Macroeconomic Forces Determine Our Overall Trade Balance. Strong growth in the United States, coupled with weak growth in other parts of the world, has produced our substantial overall trade deficit. These factors have increased U.S. demand for imports relative to foreign demand for our exports. Overall, however, open trade, in a rules-based multilateral system, dampens inflation, spurs innovation, and promotes economic growth.

Our Bilateral Deficit Reflects China's Specialization In Consumer Goods. Consumer goods -- consisting largely of products like footwear, apparel, toys, and some consumer electronics -- account for nearly 70 percent of U.S. imports from China. Lower income households in particular benefit from the availability of these competitively priced products. The EU and Japan run bilateral deficits with China for similar reasons. Given China's comparative advantage in producing these kinds of consumer goods, our trade deficit with China will continue to account for a substantial share of our overall trade deficit. Nevertheless, the elimination of Chinese barriers to imports will present new opportunities for U.S. exporters.

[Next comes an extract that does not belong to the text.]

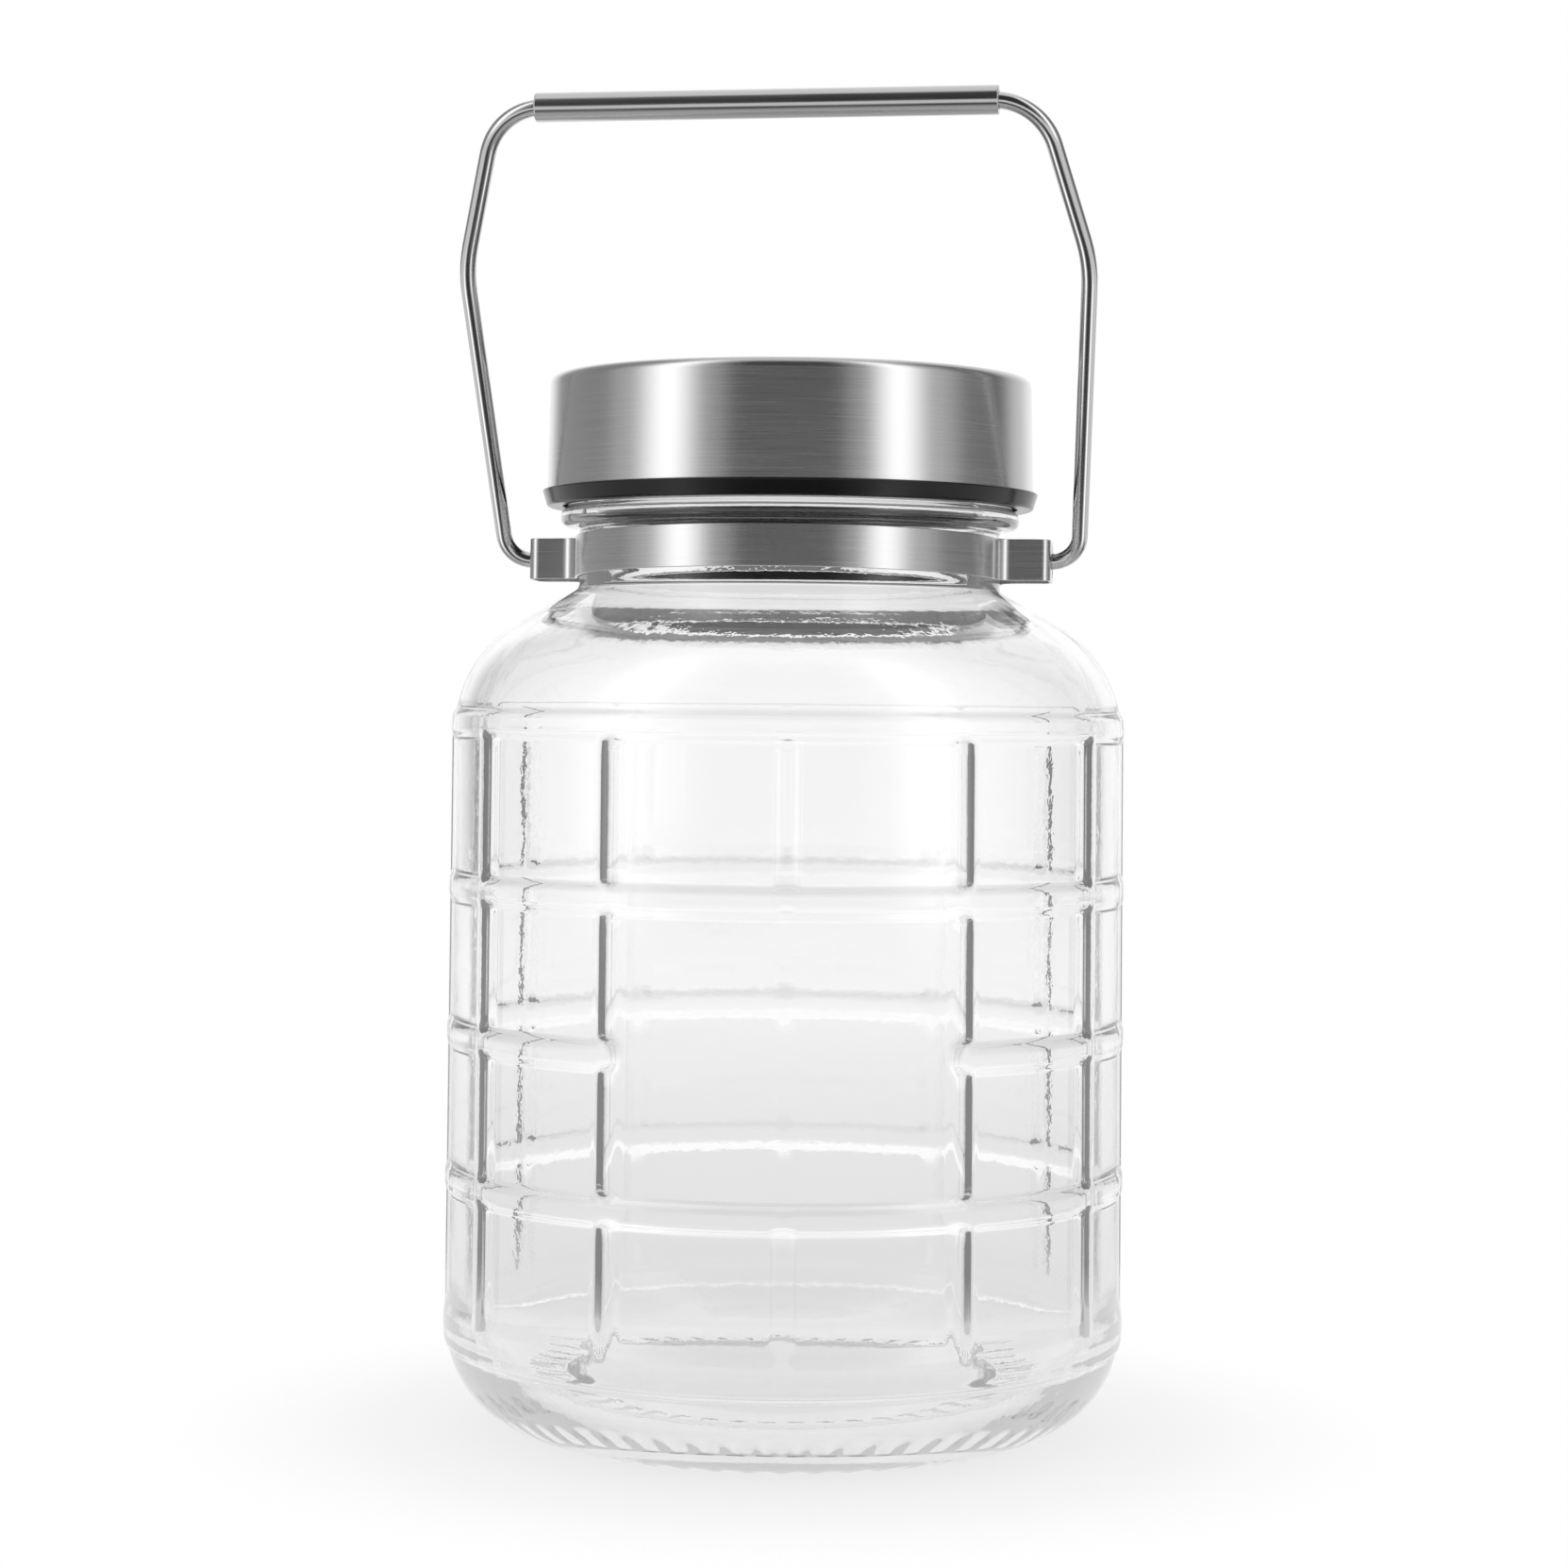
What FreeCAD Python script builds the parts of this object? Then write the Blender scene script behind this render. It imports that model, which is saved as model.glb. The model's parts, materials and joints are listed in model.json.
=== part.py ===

China Made Broad Unilateral Concessions In Our Bilateral WTO Accession Agreement. China made significant, one-way market-opening concessions across virtually every economic sector, including increasing access to its markets for agriculture, services, technology, telecommunications, and manufactured goods. China also agreed to eliminate "unseen" barriers, such as exclusive rights to import and distribute goods.

Agriculture tariffs will be cut by more than half on priority products. On U.S. priority agricultural products, tariffs will drop from an average of 31% to 14% by January 2004, with even sharper drops for beef, poultry, pork, cheese, and other commodities.

Industrial tariffs will be slashed. Industrial tariffs on U.S. products will fall from an average of 24.6% in 1997 to an average of 9.4% by 2005.

Right to import and distribute. China will phase in these trading rights and distribution services over three years, and also open up sectors related to distribution services, such as repair and maintenance, warehousing, trucking, and air courier services. This will allow our businesses to export to China from here at home, and to have their own distribution network in China, rather than being forced to set up factories there to sell products through Chinese partners.

New markets for information technology. China will participate in the Information Technology Agreement and will eliminate tariffs on products such as computers, semiconductors, and related products by 2005. Our IT firms lead the world and stand to earn handsomely in this huge, expanding, and information-hungry market.

The United States Will Gain New Leverage To Ensure Fair Trade And To Protect The U.S. Agricultural And Manufacturing Base From Import Surges, Unfair Pricing, And Abusive Investment Practices. No agreement on WTO accession has ever contained stronger measures to bolster guarantees of fair trade. This agreement addresses these concerns through:

Strong anti-dumping protections. The Agreement guarantees our right to use the special antidumping methodology we apply to non-market economies for 15 years after China's accession to the WTO.

A China-specific safeguard. For the first 12 years -- in addition to the existing global safeguard provisions -- China has also agreed to a country-specific safeguard that is stronger and more targeted relief than that provided under our current Section 201 law. This ensures that the U.S. can take effective action in case of increased imports of a particular product from China that cause or threaten to cause market disruption in the United States.

Prohibitions on practices that can cost American jobs and technology. China will no longer require U.S. companies to transfer their technology in order for U.S. companies to export or invest in China. In addition, China will no longer require U.S. manufacturers to export as a condition for importing inputs, to use Chinese-made parts for products sold in China, or to balance the value of their exports and imports, so as to prevent a net loss in foreign exchange. If existing contracts contain such provisions, China has committed not to enforce those contract requirements. This Agreement will make it significantly easier for American companies to export to China from the United States, rather than having to set up in China in order to sell products there.

The U.S. Must Grant Permanent NTR Or Lose The Full Market Access Benefits Of The Agreement. The market access provided in our bilateral agreement on China's accession to the World Trade Organization will help ensure that we benefit fully from our trade with China. If Congress were to refuse to grant permanent NTR, our Asian, Latin American, Canadian, and European competitors would reap these benefits but American farmers and companies would be left behind.